Ошибкой была его позиция принимать или отвергать книги до того, как он обрел способность изучать материал должным образом. Он составлял мнения, не продвинувшись сначала в развитии обычных способностей, и просил то, из чего был не в состоянии извлекать пользу.
Ему следовало бы иметь вначале больше здравого смысла.
Руми говорит о людях, которые полагаются на письменное слово, что иногда они не более чем ослы, груженные книгами. Почему люди всегда интересуются — являются ли книги чем-либо хорошим, не интересуясь — в состоянии ли сами они извлечь пользу из этих книг?
Когда меня впервые учили этому, мне дали следующее высказывание, так что, вызывая его в памяти, я мог снова почувствовать поверхностность дискуссий о книгах, которые ведутся в столь многих кругах:
«Преждевременная самостоятельность — дочь самонадеянности».
Если вы запишете вопрос и посмотрите на него, вы, я думаю (и надеюсь), тотчас увидите, что это вопрос не об учении суфиев, а о книгах. Этот человек концентрируется на идее о книгах, а не на идеях, что в книгах.
Освященная жадность
Суфийская учеба с одной стороны труднее, а с другой легче, чем иные формы учебы, предполагающие саморазвитие человека.
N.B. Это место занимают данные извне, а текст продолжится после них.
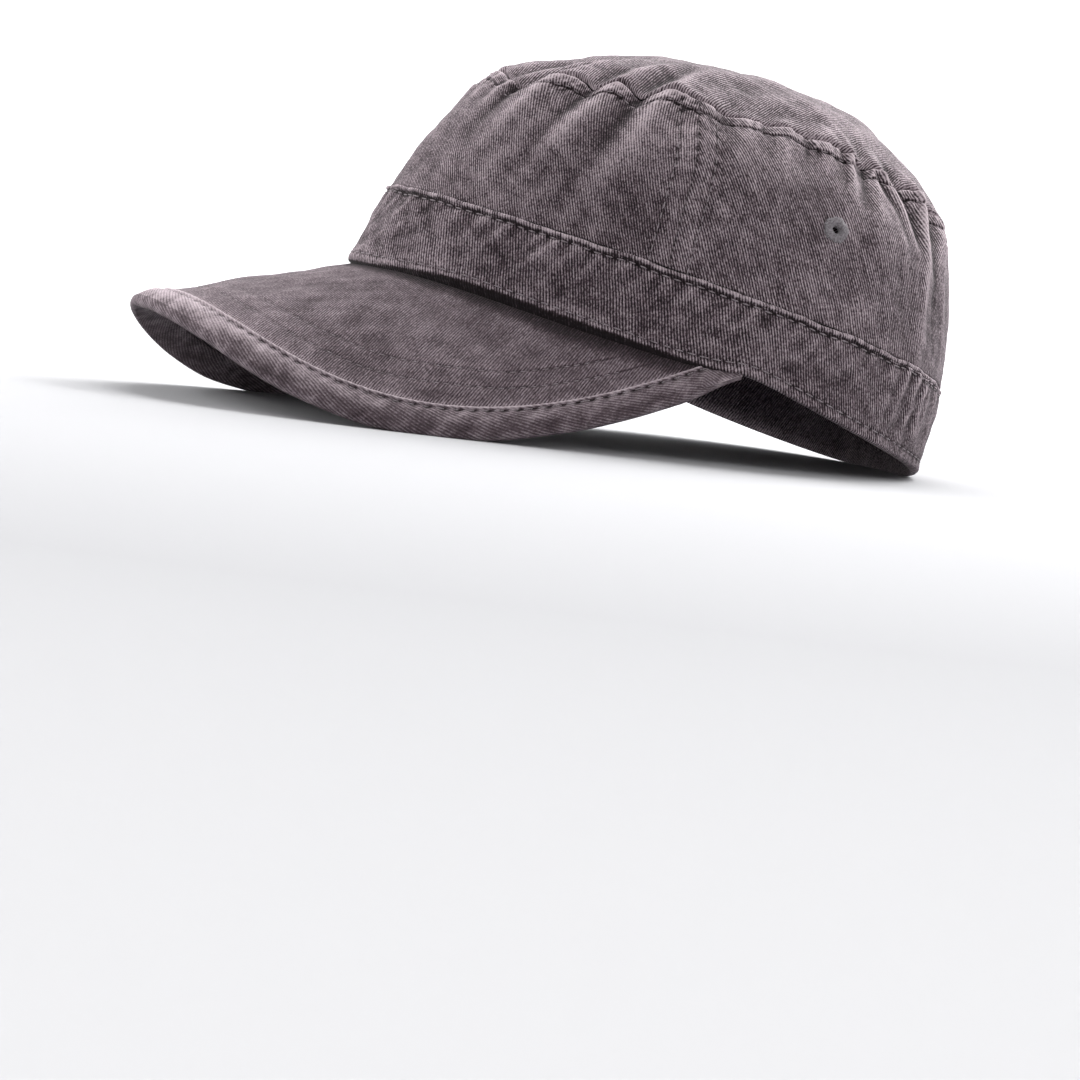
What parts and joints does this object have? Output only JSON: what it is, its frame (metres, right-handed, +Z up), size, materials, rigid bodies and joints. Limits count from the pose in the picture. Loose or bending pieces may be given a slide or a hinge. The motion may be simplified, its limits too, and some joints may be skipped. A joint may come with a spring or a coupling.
{
  "type": "patrol cap",
  "caption": "Soft patrol cap in washed charcoal cotton twill: sewn band, panelled crown with a domed top, and a curved peak with a padded border.",
  "frame": {"origin": "middle of the cap's length and width, on the surface it rests on", "axes": "+Z up, the peak points to -Y, +X is the wearer's left"},
  "size_m": [0.1746, 0.267, 0.1257],
  "materials": {
    "twill": "washed charcoal cotton twill, matt",
    "twill_border": "washed charcoal cotton twill, worn paler along its raised edge, matt",
    "eyelet_thread": "close satin stitching in grey cotton thread, low sheen"
  },
  "bodies": {
    "root": {"crown_top": "twill", "crown_front": "twill", "crown_side_left": "twill", "crown_side_right": "twill", "band": "twill", "peak_top": "twill", "peak_under": "twill", "peak_border": "twill_border", "eyelet_left": "eyelet_thread", "eyelet_right": "eyelet_thread"}
  },
  "joints": []
}
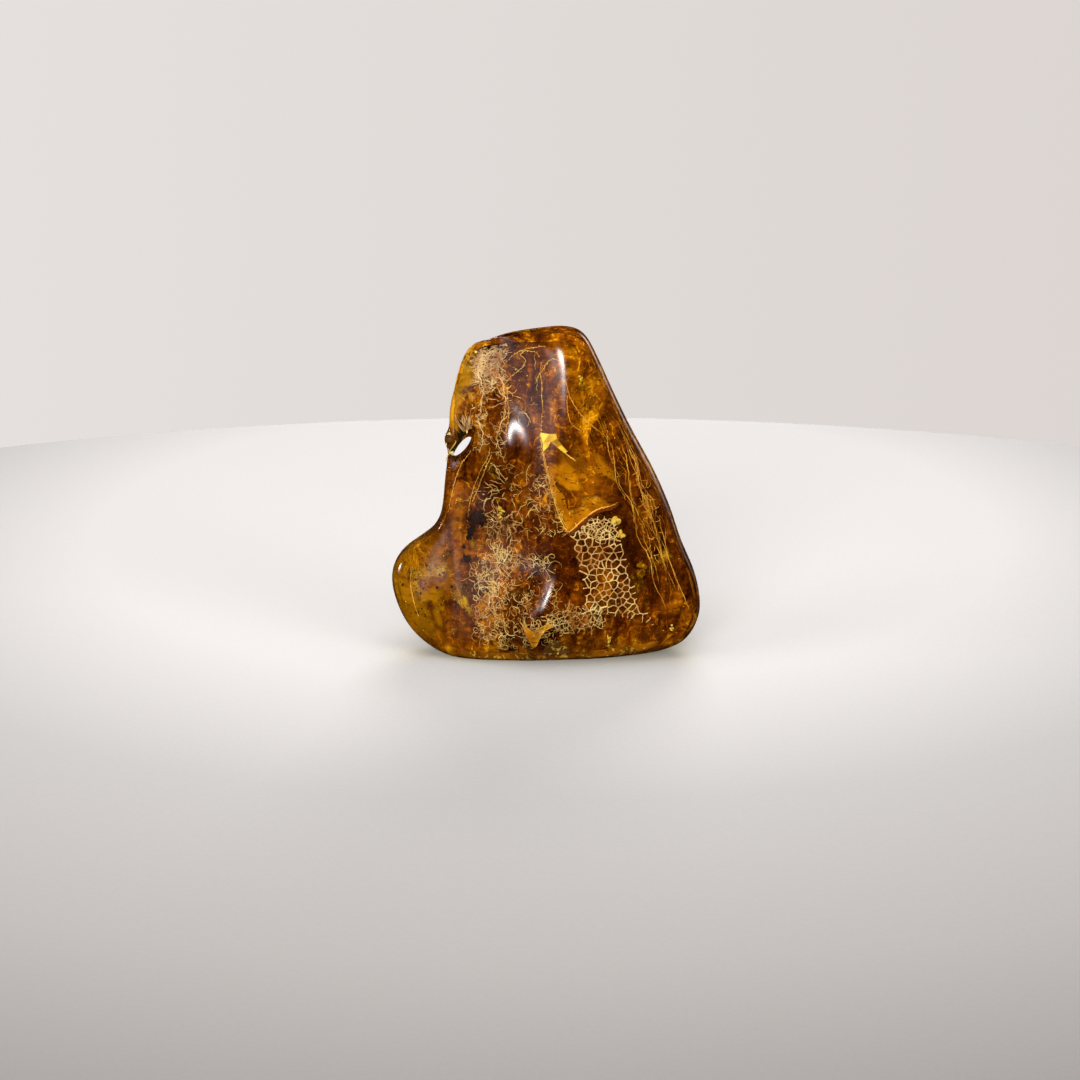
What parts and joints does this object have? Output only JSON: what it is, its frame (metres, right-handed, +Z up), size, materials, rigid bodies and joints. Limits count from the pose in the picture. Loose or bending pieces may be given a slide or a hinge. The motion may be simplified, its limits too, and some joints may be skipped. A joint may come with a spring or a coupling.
{
  "type": "polished amber pebble",
  "caption": "Polished amber pebble: one clear tapering stone with a rounded side lobe and a small hole near one edge, standing on a small flat spot.",
  "frame": {"origin": "under the middle of the stone, on the surface that it stands on", "axes": "+Z up along the stone's longest way, +X to the viewer's right with the lobe at -X, +Y through its thickness, away from the viewer"},
  "size_m": [0.0456, 0.0204, 0.0495],
  "materials": {
    "amber": "polished clear golden-brown amber with pale vein nets, bubbles and dark specks inside"
  },
  "bodies": {
    "root": {"amber_pebble": "amber"}
  },
  "joints": []
}
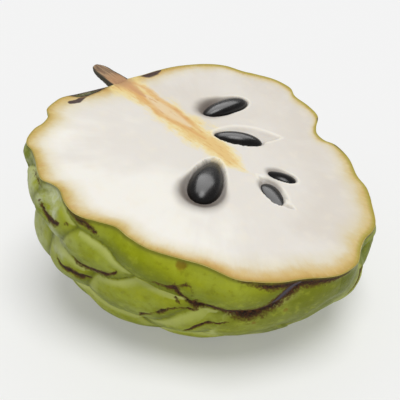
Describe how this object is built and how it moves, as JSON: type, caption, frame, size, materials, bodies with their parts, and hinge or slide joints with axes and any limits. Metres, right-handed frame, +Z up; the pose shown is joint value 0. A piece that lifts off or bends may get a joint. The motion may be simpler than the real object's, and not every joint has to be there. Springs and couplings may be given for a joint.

Она труднее, например, потому что многие из подходов и образцов поведения, необходимые для суфийской учебы, не привились в обычной культуре; они не были нужны обществу для формирования и поддержания себя на некотором уровне.
С другой стороны, ко многим суфийским образцам приблизиться легче, потому что мы уже имеем аналоги образцов мышления и правил поведения, пройденные культурой для установления и поддержания себя: основа уже есть.
Но иногда между этими двумя сторонами имеется конфликт — или кажется, что имеется. К примеру, недифференцированное желание внимания и частое потребление стимулов в общем ритме известны каждому. В большинстве человеческих культур, особенно в их более грубых формах, это стимулопотребление было поставлено на службу самих культур. Его не анализировали и не подразделяли как, например, в случае пищи, когда аппетит отделили бы от потребности в питательных веществах и, кроме того, от вкуса, аромата, привычки и жадности.
Итак, возьмем наш пример, люди освятили жадность — постольку, поскольку такого вида жадность поощряется обществом. Жадность любого другого вида помечается ярлыком «плохая», а допустимая жадность помечается ярлыком "хорошее побуждение", правда слишком часто. Это отвлечение жадности на национальные, родовые и тому подобные цели только укрепляет пагубное поведение. Люди развивают, скажем, чувство внимания; общество говорит: «Да, вы можете иметь это, и единственно, что вам надо, — это благотворительными, героическими делами стремиться к нашему одобрению», — что бы при этом общество ни думало о том, что оно хочет или что ему нужно. Такие одобренные дела нередко вызывают несправедливое отношение к другим делам.